On Thursday, Foster shared his journey by speaking to students, faculty, and staff from the College of Business Administration, the Office of Disability Services, the Office of Alumni Affairs, Multicultural Student Life, Campus Disability Advocates, the Center for Leadership and Service, and the Office of Equity and Diversity. He also surprised his mother, Peggy, with an honorary Accomplished Alumni Award for her tireless efforts in “being my eyes.”

“She painstakingly read aloud and recorded every page of telephone-book-sized business management books for me, often until laryngitis forced her to stop. Often not having slept a wink, she would be at her bookkeeping job by 8:00 a.m.

“My mother’s sacrifice was a big part of my success.”

Foster taught himself how to build application programming interfaces for screen-reading software called JAWS for Windows, which “reads” out loud what appears on the computer screen.

Breaking glass ceilings that existed because he was blind, Foster has attained success in IT. He has been a consultant writing code, a marketing analyst, and a senior pricing analyst.

These days, he works primarily from his Atlanta-area home, with frequent jaunts to SRA’s Washington, DC–area headquarters.
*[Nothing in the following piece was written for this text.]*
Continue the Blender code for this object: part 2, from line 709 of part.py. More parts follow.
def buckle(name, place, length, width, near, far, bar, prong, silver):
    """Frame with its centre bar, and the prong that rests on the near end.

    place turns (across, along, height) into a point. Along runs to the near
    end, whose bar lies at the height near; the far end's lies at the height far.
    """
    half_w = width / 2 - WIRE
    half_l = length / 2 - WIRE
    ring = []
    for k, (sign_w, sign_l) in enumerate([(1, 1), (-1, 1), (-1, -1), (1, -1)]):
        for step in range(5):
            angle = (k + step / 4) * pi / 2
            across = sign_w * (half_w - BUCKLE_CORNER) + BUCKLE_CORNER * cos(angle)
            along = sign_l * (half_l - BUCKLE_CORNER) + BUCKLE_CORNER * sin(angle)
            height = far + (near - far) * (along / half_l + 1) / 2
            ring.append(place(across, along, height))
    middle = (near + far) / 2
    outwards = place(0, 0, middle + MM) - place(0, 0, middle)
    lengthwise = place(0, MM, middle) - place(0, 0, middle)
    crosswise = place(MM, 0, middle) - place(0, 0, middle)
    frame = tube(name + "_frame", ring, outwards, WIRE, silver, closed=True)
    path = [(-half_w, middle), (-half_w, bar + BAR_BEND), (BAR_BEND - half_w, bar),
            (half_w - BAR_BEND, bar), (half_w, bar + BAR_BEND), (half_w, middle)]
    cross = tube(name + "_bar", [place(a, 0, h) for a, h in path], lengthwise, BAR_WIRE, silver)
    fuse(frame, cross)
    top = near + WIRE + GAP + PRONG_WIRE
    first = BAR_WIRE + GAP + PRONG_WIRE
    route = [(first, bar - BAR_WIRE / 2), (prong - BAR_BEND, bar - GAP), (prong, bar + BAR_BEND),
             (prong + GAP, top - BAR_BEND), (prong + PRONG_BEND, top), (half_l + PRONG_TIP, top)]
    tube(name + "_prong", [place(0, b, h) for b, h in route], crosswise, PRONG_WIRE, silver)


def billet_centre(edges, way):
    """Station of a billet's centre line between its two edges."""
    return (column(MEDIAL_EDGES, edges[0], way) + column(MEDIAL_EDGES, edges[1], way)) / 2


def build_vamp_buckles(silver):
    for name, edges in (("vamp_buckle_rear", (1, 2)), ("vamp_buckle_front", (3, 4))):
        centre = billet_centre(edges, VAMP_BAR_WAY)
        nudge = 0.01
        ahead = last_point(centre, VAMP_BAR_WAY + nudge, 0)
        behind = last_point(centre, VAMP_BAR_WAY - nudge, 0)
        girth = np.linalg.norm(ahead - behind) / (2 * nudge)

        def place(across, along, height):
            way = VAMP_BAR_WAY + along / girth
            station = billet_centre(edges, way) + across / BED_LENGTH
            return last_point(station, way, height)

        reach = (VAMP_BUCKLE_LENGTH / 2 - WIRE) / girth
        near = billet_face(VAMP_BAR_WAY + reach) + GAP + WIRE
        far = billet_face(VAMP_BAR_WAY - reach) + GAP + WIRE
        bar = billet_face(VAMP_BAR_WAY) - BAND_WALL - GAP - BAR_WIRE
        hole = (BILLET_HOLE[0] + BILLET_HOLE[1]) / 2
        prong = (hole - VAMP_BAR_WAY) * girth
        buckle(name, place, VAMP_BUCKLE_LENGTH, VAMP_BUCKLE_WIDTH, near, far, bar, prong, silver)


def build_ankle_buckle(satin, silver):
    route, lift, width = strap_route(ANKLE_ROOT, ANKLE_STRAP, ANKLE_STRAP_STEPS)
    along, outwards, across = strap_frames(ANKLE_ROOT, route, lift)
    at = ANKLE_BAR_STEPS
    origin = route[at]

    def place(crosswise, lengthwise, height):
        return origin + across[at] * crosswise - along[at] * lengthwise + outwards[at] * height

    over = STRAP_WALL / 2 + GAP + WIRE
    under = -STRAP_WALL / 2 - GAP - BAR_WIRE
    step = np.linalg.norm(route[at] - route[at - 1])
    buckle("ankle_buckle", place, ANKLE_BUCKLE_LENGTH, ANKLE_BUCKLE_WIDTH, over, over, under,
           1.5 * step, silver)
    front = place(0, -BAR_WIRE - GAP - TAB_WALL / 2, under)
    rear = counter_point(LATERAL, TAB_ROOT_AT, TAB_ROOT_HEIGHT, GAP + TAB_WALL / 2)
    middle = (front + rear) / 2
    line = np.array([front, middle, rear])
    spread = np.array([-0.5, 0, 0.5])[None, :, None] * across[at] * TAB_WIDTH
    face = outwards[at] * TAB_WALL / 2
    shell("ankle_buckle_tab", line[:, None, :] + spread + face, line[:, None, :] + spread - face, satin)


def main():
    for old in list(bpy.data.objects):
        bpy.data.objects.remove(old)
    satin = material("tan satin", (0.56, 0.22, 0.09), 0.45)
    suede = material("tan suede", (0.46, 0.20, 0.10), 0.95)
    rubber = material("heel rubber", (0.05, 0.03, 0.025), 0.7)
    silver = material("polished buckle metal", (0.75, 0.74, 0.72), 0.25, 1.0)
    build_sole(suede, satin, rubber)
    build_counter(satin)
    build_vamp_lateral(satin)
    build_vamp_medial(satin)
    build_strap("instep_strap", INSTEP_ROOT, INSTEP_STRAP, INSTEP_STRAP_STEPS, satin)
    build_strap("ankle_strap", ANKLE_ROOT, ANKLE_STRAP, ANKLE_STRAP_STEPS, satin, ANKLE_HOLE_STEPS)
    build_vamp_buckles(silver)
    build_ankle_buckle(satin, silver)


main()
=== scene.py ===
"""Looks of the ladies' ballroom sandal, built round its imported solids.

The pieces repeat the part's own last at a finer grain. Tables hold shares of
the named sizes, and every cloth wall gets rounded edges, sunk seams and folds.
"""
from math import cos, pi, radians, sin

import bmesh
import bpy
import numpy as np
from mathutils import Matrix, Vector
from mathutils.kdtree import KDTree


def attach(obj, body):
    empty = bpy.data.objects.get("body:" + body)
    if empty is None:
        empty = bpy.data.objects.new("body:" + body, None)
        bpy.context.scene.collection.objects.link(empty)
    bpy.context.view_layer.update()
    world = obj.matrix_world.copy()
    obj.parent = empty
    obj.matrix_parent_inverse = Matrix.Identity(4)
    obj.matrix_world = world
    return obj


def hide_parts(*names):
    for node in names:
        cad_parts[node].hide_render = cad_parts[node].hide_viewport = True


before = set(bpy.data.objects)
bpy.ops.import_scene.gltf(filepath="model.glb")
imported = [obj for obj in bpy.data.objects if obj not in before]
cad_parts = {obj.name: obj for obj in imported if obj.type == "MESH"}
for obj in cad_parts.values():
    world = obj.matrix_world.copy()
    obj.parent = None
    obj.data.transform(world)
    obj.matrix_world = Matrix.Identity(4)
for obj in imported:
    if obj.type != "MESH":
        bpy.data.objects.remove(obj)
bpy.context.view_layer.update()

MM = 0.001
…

Foster spends most of his days and a lot of his nights sequestered in a minimalist office churning out multimillion-dollar bids and proposals.

With headphones plugged into a fifteen-inch laptop within arm’s reach of his sophisticated sound system, Foster listens to JAWS reciting at 123 words a minute, so fast that it sounds like gibberish to the untrained ear. The program filters through more than 9,000 lines of code that Foster has written and spews out Excel spreadsheets that a sighted person would be hard pressed to understand.

He is the only person in the world who is able to integrate a high-tech customer service application with JAWS—an extraordinary feat considering that the customer relationship management model is at the epicenter of gaining and keeping customers in business enterprises like the Bank of Montreal and the Government of British Columbia. Using technology, the system synchronizes sales, marketing, customer service, and technical support.

With such a specialized expertise, Foster is the force behind the doors of employment at call centers and beyond that are swinging open for the first time for thousands who are visually impaired.